We have already seen that the case of lying to a would-be murderer is not, as is often alleged, Kant’s own. It has its roots in the Hebrew Bible and in Xenophon’s Memorabilia; it was formalised by Augustine in his De mendacio; and by 1797, it had been long been a stock example of academic disputations. Michaelis and Fichte, amongst others, discuss it independently of Kant. We have ‘trolley cases’; they had ‘lying to murderers’. Here is the example as told in a story book for children published in 1792. A captain is looking for his servant, who he suspects has stolen his dog:
Hat on head and sword in hand, the captain furiously stormed through the door: Is my man with you? he asked, and he looked around the room with sparkling eyes.
Spoiler alert: The servant, who did not steal the dog, is hiding in a locked wardrobe nearby; the householder succeeds in changing the captain’s mind; captain and servant are reunited; no person or animal is harmed. And here is the case as told by an anonymous Kantian before Kant himself weighed in on the debate:
Someone flees to my room, obviously terrified, and asks me to hide him. A stranger, his sword bared, comes running after him; snorting with anger and vengefulness, he asks me whether his enemy is with me. Should I save his life by lying or sacrifice him by telling the truth? I am of the view that it is not just that one may, but that one must deny that the stranger is in the room. Other Kantians maintain, we know, the opposite view.
Kant would not have discussed the example had he not been confronted with the charge of absolutism about truthfulness by Benjamin Constant and his translator, Karl Friedrich Cramer, in 1797. Entirely without warrant, Constant and Cramer attribute to Kant the thesis that
it would be a crime to lie to a murderer who asked us whether a friend of ours, whom he was pursuing, had perhaps taken refuge in our house.
We know that Kant had not previously defended an absolute duty to be truthful in his publications. But there can be no doubt that he does so now.

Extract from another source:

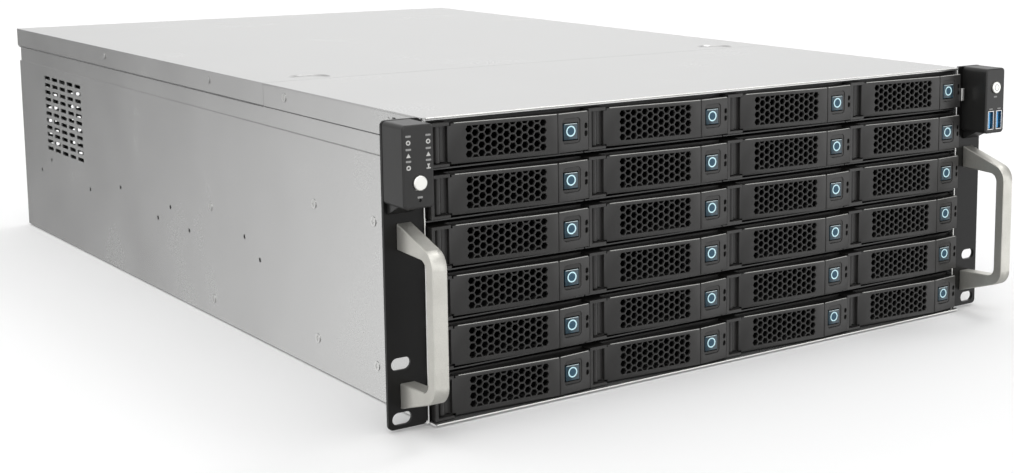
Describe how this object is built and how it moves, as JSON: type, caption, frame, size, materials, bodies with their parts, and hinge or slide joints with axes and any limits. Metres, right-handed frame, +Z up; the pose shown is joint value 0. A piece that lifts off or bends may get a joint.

Now, some of those who seek to save Kant from his own moral theory argue that trying to deceive the assailant by a lie should be permitted because the latter is trying to deceive the householder about his intentions. But that is questionable even if we ignore the fact that lying and deceiving are distinct phenomena. Do we really want to make a licence to lie conditional upon the would-be murderer’s duplicity? As we now know, the murderer traditionally pursues his victim openly, brandishing a weapon. And if we are allowed to lie to a duplicitous murderer, should we not be allowed to lie to an honest one? Moreover, the details implicit in Constant’s allegation explain why the householder cannot remain silent, an option that would be innocuous as well as effective: The assailant forces the householder to say either yes or no by threatening to kill him too. That is why Kant does not entertain reticence as a possible way out.
Another tactic popular with interpreters who wish to soften the rigorism of the essay on the ‘supposed right’ is to point to Kant’s early lectures on ethics. At that time, Kant believed that untruthful declarations were admissible in certain extreme cases. This strategy is equally questionable, if for different reasons. Kant’s theory of truth and truthfulness changes significantly over the years. In the 1770s, lying is considered wrong because it violates a tacit social contract established to enable the exchange of information. Kant speaks out against lying. But within a contractualist framework, there is room for an untruthful assertion (Lat. falsiloquium) that do not deserve the morally charged epithet of a lie (mendacium). By the 1790s, the core duty of veracity has become an ethical duty speakers owe to themselves, not to the addressee; and now it is absolute. Untruthfulness is vicious because it is deeply corruptive. The story of the 1797 essay is different still because it is an exercise not in ethics but in the philosophy of law. Kant argues for truthfulness on the grounds that lying, or a right to lie, threatens to undermine the possibility of contracts, a grave wrong inflicted on humanity generally. This argument is woefully inadequate philosophically. And whilst it is not new, it had not been in evidence for years when Kant decided to revive it in 1797. To make things worse, it is not even Kant’s own. Michaelis had presented it in his inaugural pamphlet at Göttingen University in 1750. Kant just readapted it to have something to say to Constant nearly half a century later.
Finally, the case is commonly called that of the ‘murderer at the door’. This is a mistake. Constant does not mention a door. Nor does Kant. Murderer and householder must meet somewhere near the victim’s place of hiding for the former to pose an immediate threat. But, see above, the encounter may well take place inside the householder’s lodgings. In the late eighteenth century, people often left their doors unlocked; and the householder would not have had enough time to lock up when the friend barged in. In other versions of the case, the two parties meet in the street. In any case, there is no reason whatsoever to assume that they meet as the householder answers the door. And why would he?
As we bid farewell to the ‘murderer at the door’, I bid farewell to a project that has been with me for nearly 25 years. The book is still far from perfect. I say little about Kant’s ethical absolutism about lying since, as one must, I discuss the essay as a contribution to the Doctrine of Right. The Doctrine of Virtue remains a topic for another occasion, or perhaps for a colleague. Moreover, I will no doubt change my mind again as discussions continue. New historical evidence may be brought to light. I tore up two manuscripts because I was unhappy with what I had written. So, I am under no illusions. But there is, I very much hope, enough material in this book to revive and enrich the debate about Kant’s theory of truth and truthfulness.